There is, of course, something odd about rewarding a non-blunder. Annexation could have been (and perhaps already was) avoided easily with a decision in Washington or Jerusalem alone, but the countries can now move forward with what they’ve long wanted: cooperation among two often-like minded countries, with common regional concerns.
The losers, as often, are the Palestinians. The impatience in the Gulf with the Palestinians now comes to full daylight. The Gulf won’t wait for them any longer, asking of Israel only to avoid declarations of a major change to the status quo.
A question is whether anyone else, and especially the Saudis, might follow. For now, though, the camp of Arab countries with peace or normalization with Israel grows to four: following Egypt (1977), Jordan (1994), and Lebanon, whose nominal leaders signed a meaningless peace treaty with Israel during the Israeli invasion in 1983. This latest agreement to normalize is not nearly as consequential as the first two. Hopefully it will have more meaning than the latter one.
[... there are some sorta similar others stating the obvious. To these last two which are more on the mark ...]

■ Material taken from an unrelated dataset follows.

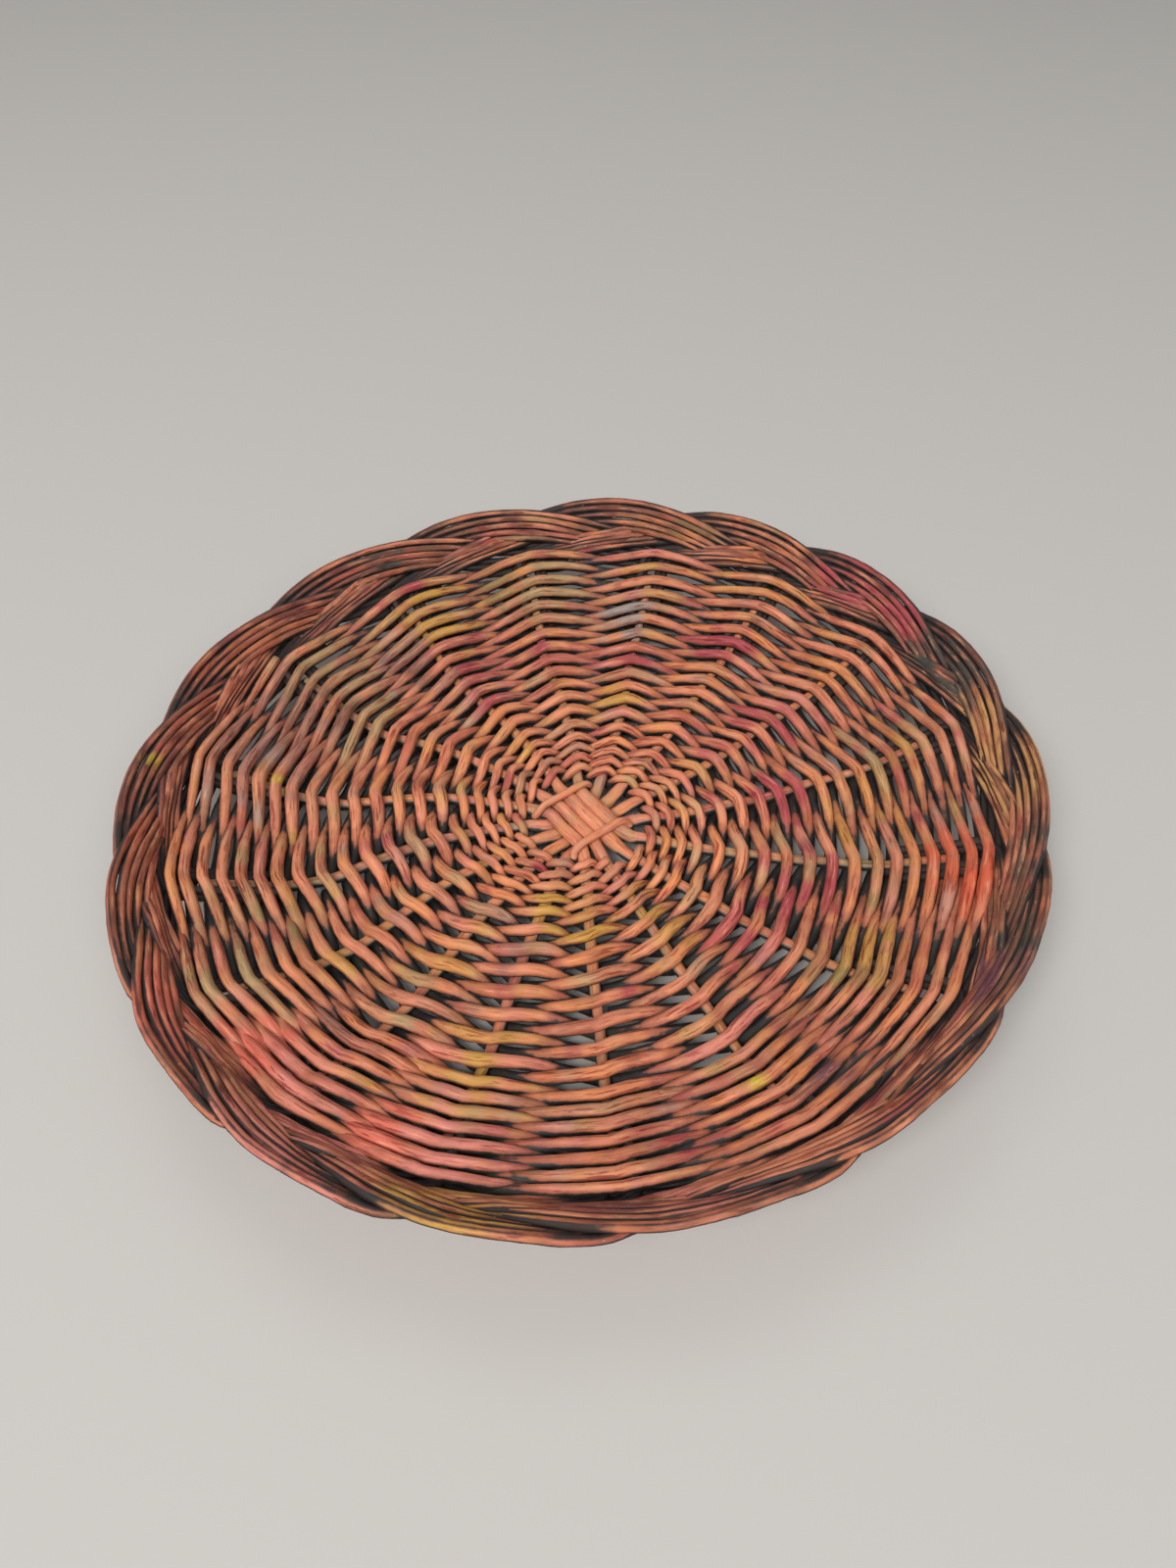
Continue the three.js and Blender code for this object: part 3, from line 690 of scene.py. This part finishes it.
# Weavers: two strands, twisted round each other between the spokes, in a spiral from the crossing out
weaver = {
    "turns": [(4, 5.4), (8, 8.1), (5.5, 5.8), (1, 4.0)],     # turns and their pitch, from the middle out
    "firstTurn": 21.7,           # radius where the spiral starts
    # by turn of the spiral
    "thickness": [(0, 2.9), (3, 3.2), (5, 4.3), (6, 4.6), (11, 4.6), (13, 4.4), (17, 4.1), (19, 3.8)],
    "taper": 0.14,
    "rodLength": 1165,           # how long willow rods of this thickness are
    "apart": 0.04,               # of a step, from the cut end of a rod to the middle of the spoke over it
    "spacing": 2.6,
    "longestStep": 0.1,
    "rootsFrom": 109.4,          # beyond this radius each spoke is as wide as its border roots
    "flat": (2.0, 4.6),          # half of the level stretch over a spoke, without and with roots
    "flattest": 0.2,             # and the most that is level, as a share of a step
    "kink": 0.65,                # how sharply a rod bends over a spoke
    "press": 0.35,               # how far it presses into the spoke
    "clear": (1.1, 0.2),         # below a spoke, its middle stays 1.1 radii and 0.2 mm above the table
    "sideways": (0.98, 0.6),     # how far the pair parts, in radii, and the room it keeps in close rows
    "roundness": 0.75,           # how soon it parts, sooner the lower this is
    "closest": 3.6,              # least pitch that it reckons with
    "straight": (0.85, 0.25),    # how straight rods run from spoke to spoke, and how much less at the edge
    "drift": (0.9, 0.3, 38),     # both strands stray in and out, less at the edge, over so many mm
    "stray": (0.4, 14),          # and each one by itself
    "rise": (0.25, 16),          # and up and down
    "crown": (0.4, 0.3),         # rods bow out of the floor between the spokes, less where there are no roots
    # for the old dark paint and painted shade: less of both within 30 mm of the crossing, and more in the
    # close outer rows
    "painted": (0.2, 30, 0.25),
}


def turnRadius(turn):
    radius = weaver["firstTurn"]
    for turns, pitch in weaver["turns"]:
        radius += pitch * min(max(turn, 0), turns)
        turn -= turns
    return radius


# A place in one strand, counted in spokes passed: over one spoke, round its partner, under the next.
# With it come the rod's radius there, its depth for the old dark paint and painted shade, and the length of a
# step.
def strandStation(passed, first):
    before = math.floor(passed)
    t = passed - before
    over = 1 if (before + first) % 2 == 0 else -1
    turn = passed / tray["spokes"]
    radiusHere = turnRadius(turn)
    stepLength = radiusHere * spokeStep
    looseness, tightInside, towards = tray["loose"]
    outward = clamp((radiusHere - tightInside) / (tray["edge"] - tightInside))
    rodRadius = fromTable(weaver["thickness"], turn) / 2

    # up and down over the spokes
    flat = weaver["flat"][0] if radiusHere < weaver["rootsFrom"] else weaver["flat"][1]
    flat = min(flat / stepLength, weaver["flattest"])
    x = clamp((t - flat) / (1 - 2 * flat))
    wave = weaver["kink"] * (1 - 2 * x) + (1 - weaver["kink"]) * math.cos(math.pi * x)
    lift = fromTable(baseStick["thickness"], radiusHere) / 2 + rodRadius - weaver["press"]
    if over * wave < 0:
        thick, gap = weaver["clear"]
        lift = min(lift, floorHeight(radiusHere) - rodRadius * thick - gap)

    # sideways round the partner
    pitch = min(turnRadius(turn + 0.5) - turnRadius(turn - 0.5), turnRadius(turn + 1) - radiusHere)
    wide, kept = weaver["sideways"]
    room = min(rodRadius * wide, max(pitch, weaver["closest"]) / 2 - rodRadius * kept)
    side = over * room * math.sin(math.pi * t) ** weaver["roundness"]

    # round the tray, nearly straight from spoke to spoke
    ends = []
    for k in (before, before + 1):
        angle = firstSpoke - k * spokeStep
        radius = turnRadius(k / tray["spokes"])
        ends.append(Vector((radius * math.cos(angle), radius * math.sin(angle), 0)))
    straight = weaver["straight"][0] - weaver["straight"][1] * outward
    radius = ends[0].lerp(ends[1], t).length * straight + radiusHere * (1 - straight)
    angle = firstSpoke - passed * spokeStep
    spot = Vector((radius * math.cos(angle), radius * math.sin(angle), 0))
    radius += looseness * outward * (0.5 + 0.5 * math.cos(angle - math.radians(towards)))
    drift, lessOut, driftSize = weaver["drift"]
    stray, straySize = weaver["stray"]
    drift = (drift - lessOut * outward) * wander(spot, driftSize, 1)
    radius += side + drift + stray * wander(spot, straySize, 2 + first)
    rise, riseSize = weaver["rise"]
    height = over * wave * lift + rise * wander(spot, riseSize, 5 + first)
    crown, crownShare = weaver["crown"]
    height += crown * over * math.sin(math.pi * t) * (1 if radiusHere > weaver["rootsFrom"] else crownShare)
    deeper, within, less = weaver["painted"]
    # the lower this depth, the more old dark paint and painted shade
    depth = over * wave + deeper * clamp(2 - radiusHere / within) - less * outward
    return handmade(onFloor(radius, angle, height)), rodRadius, depth, stepLength


passes = round(tray["spokes"] * sum(turns for turns, pitch in weaver["turns"]))
for first, letter in ((0, "a"), (1, "b")):
    rng = random.Random("strand" + letter)
    tones = [rng.random() for k in range(passes + 2)]

    # each rod ends where a spoke hides the cut, and the next one starts there
    cuts = []
    length = 0
    start = 0
    for k in range(passes):
        length += turnRadius(k / tray["spokes"]) * spokeStep
        if length > weaver["rodLength"] and (k + first) % 2 == 1 and passes - k > tray["spokes"] / 2:
            cuts.append((start, k))
            start = k
            length = 0
    cuts.append((start, passes - 1))
    for n, (begin, end) in enumerate(cuts):
        shape = rodShape(rng, weaver["rodLength"], weaver["taper"])
        passed = begin + weaver["apart"]
        rod = []
        along = 0
        while passed < end - weaver["apart"]:
            place, rodRadius, depth, stepLength = strandStation(passed, first)
            # one brush tone for each visible stretch, changed while the strand is under a spoke
            overAt = 2 * round((passed - first) / 2) + first
            tone = tones[min(max(overAt, 0), passes)]
            rod.append((*place, rodRadius * shape(along), depth, tone))
            step = min(weaver["spacing"] / stepLength, weaver["longestStep"])
            passed += step
            along += step * stepLength
        addPiece(f"weaverRod{letter.upper()}{n + 1:02d}", [rod], weavePatches, 8, weaverPaint,
                 f"weaver_{letter}_{n + 1:02d}")
print("weavers")

# Paint worn down to its rust and maroon coats: duller than the floor of the tray, with salmon crowns
# and black lines of old dark paint and painted shade between the thin rods
borderPaint = paintedWillow("Thin willow border rod, painted maroon and salmon", {
    "streak": 0.9, "bright": "#E29A74", "dull": "#6C3E30", "grain": 1.5, "flank": 3.3, "under": -0.9,
    "ragged": 0.8, "fringe": (1.0, 0.6), "fadedAndShaded": "#63382C", "dark": (0.76, 0.4),
    "darkPaintAndShade": ("#171413", "#2A201B"), "wear": 0.7,
})

# Border stakes: a bundle of thin rods beside each spoke, plaited into the rim as a flat ribbon
border = {
    "thickness": (3.3, 3.0),   # where a rod is pushed in beside its stick, and at its tip
    "length": 235,
    "half": 5.5,               # from the middle of a ribbon to its outermost rod
    "rise": 1.9,               # a ribbon lies this far above or below the middle of the plait
    "crown": 0.6,              # and its middle rods higher than its outer ones
    # steps clockwise from the root, distance up the border, level, roll, share of the width
    "ribbon": [
        (0.34, 0.8, 0.2, 0.2, 0.6), (0.6, 3.2, 0.9, 0, 0.7), (0.88, 7.0, 0.3, -0.4, 0.8),
        (1.12, 11.0, -0.9, -0.2, 0.9), (1.36, 13.4, -0.5, 0.5, 1), (1.6, 14.1, 0.2, 0.3, 1.04),
        (1.85, 13.3, 0.7, -0.3, 1.02), (2.1, 11.0, 1, -0.2, 1), (2.35, 7.4, 0.7, 0.2, 0.98),
        (2.6, 4.0, -0.5, 0.5, 0.95), (2.85, 1.8, -1.1, 0, 0.9), (3.1, 0.6, -1.1, 0, 0.85),
        (3.3, 0, -1.1, 0, 0.8),
    ],
    "placed": (-0.8, 0.5),     # each ribbon lies this much lower or higher up the border
    "stray": (0.5, 30),        # each rod strays sideways, over so many mm
    "lift": (0.45, 22),        # and up and down
    # one pair for each rod of a bundle: place beside the base stick, and height
    "roots": [(-5.9, -0.4), (-3.4, 0.1), (-4.6, 1.8), (3.4, 0.1), (5.9, -0.4)],
    "rootEnds": (-37, 9),      # where a root starts, inside the edge, and how much later at most
    "rootBends": (8, -18, -10, -6),     # one after its start, and the rest from the edge
    # where roots bend clockwise and lie down side by side: share of the place beside the stick, along, up,
    # how far up the bundle spreads, and share of the rise
    "lying": [(0.85, 2.0, -2.4, 1.2, -0.2), (0.5, 8.5, -0.4, 2.4, -0.4)],
    "turnUp": (6, 5.8),        # the edge turns up from so far inside to so far outside
    "depths": (0.85, 0.3, -0.5),     # for the old dark paint and painted shade: by level, in the middle of the plait, and at the roots
    "spacing": (6, 2.4),       # of the ribbon's stations, and of its rods'
}


# A place on the floor beyond its last row, or on the sloping border: along and up in mm, level above it
def onBorder(bundle, along, up, level):
    slope = math.radians(tray["slope"])
    beyond = max(up, 0)
    radius = tray["edge"] + min(up, 0)
    inside, outside = border["turnUp"]
    height = fromTable(tray["floor"], min(radius, tray["edge"])) if up > -inside else floorHeight(radius)
    tilt = slope * min(beyond / outside, 1)
    angle = firstSpoke - bundle * spokeStep - along / tray["step"] * spokeStep * tray["edge"] / radius
    out = radius + beyond * math.cos(slope) - math.sin(tilt) * level
    rise = height + beyond * math.sin(slope) + math.cos(tilt) * level
    return Vector((out * math.cos(angle), out * math.sin(angle), rise))


ribbonSpacing, rodSpacing = border["spacing"]
ribbon = smoothLine([
    (steps * tray["step"], up, 0, level, roll, width) for steps, up, level, roll, width in border["ribbon"]
], ribbonSpacing)
(stray, strayLength), (lift, liftLength) = border["stray"], border["lift"]
byLevel, inPlait, atRoots = border["depths"]
firstBend, *bends = border["rootBends"]
rootStations = len(bends) + 3      # up to the first that lies down
butt, tip = border["thickness"]
for bundle in range(tray["spokes"]):
    rng = random.Random(f"bundle{bundle}")
    lower = rng.uniform(*border["placed"])
    rods = []
    for j, (rootSide, rootHeight) in enumerate(border["roots"]):
        across = 1 - 2 * j / (len(border["roots"]) - 1)
        start = border["rootEnds"][0] + rng.uniform(0, border["rootEnds"][1])
        flat = [(rootSide, up, rootHeight) for up in (start, start + firstBend, *bends)]
        for share, along, up, spread, sink in border["lying"]:
            flat.append((rootSide * share + along, up + spread * across, sink * border["rise"]))
        wobble = rng.uniform(0, 50)
        for a, b in zip(ribbon, ribbon[1:]):
            tangent = Vector((b[0] - a[0], b[1] - a[1])).normalized()
            shift = across * border["half"] * a[5]
            shift = shift + stray * noise.noise(Vector((a[0] / strayLength, wobble, 0))) + lower
            level = border["rise"] * (a[3] + a[4] * across) + border["crown"] * (1 - across * across)
            level += lift * noise.noise(Vector((a[0] / liftLength, wobble, 9)))
            flat.append((a[0] - tangent.y * shift, a[1] + tangent.x * shift, level))
        stations = []
        for along, up, level in flat:
            atRoot = len(stations) < rootStations
            depth = atRoots if atRoot else level / border["rise"] * byLevel + inPlait
            stations.append((*handmade(onBorder(bundle, along, up, level)), 1, depth, 0))
        line = smoothLine(stations, rodSpacing)
        shape = rodShape(rng, border["length"], 0.0)
        tone = rng.random()
        rod = []
        for i, (x, y, z, _, depth, _) in enumerate(line):
            thickness = butt + (tip - butt) * i / (len(line) - 1)
            rod.append((x, y, z, thickness / 2 * shape(i * rodSpacing), depth, tone))
        rods.append(rod)
    addPiece(f"borderBundle{bundle + 1:02d}", rods, borderPatches, 8, borderPaint,
             f"border_stakes_{bundle + 1:02d}")
print("border stakes")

Shadi Hamid (@shadihamid), Senior Fellow in the Center for Middle East Policy: In theory, who can argue against peace? In practice and principle, though, Israel is being rewarded for not doing something it should have never considered doing in the first place — annexing parts of the West Bank. This isn’t diplomacy, and it isn’t peace. It’s cynical, and it shows, once again, that Arab authoritarian regimes can’t be bothered to pretend they care about Palestinian rights. For the UAE, it’s a means to an end, formalizing increasingly warm feelings toward Israel, due to their shared enemy of Iran and their shared (and unusual) preference for President Trump over President Obama.
The word “authoritarian” is worth highlighting here. It’s hard to imagine an Arab country, if it were democratic, striking a peace deal with Israel today. Whether that’s a strike against — or for — democracy is another question. Of course, it’s not exactly an accident that Israel, one of the region’s few democracies, prefers that its Arab neighbors not be democratic, and the deal with the UAE is a reminder why.
Salam Fayyad, Distinguished Fellow in the Foreign Policy program: Yet another sign of bad times. Little did Arab leaders know, when they adopted the Arab Peace Initiative some 18 years ago, that normalization for withdrawal from the occupied Arab territories would turn into normalization for a mere suspension — read: deferment to a more opportune time — of further formal annexation of West Bank territory. Israel got itself a huge prize for merely temporarily refraining from committing another egregious violation of international law.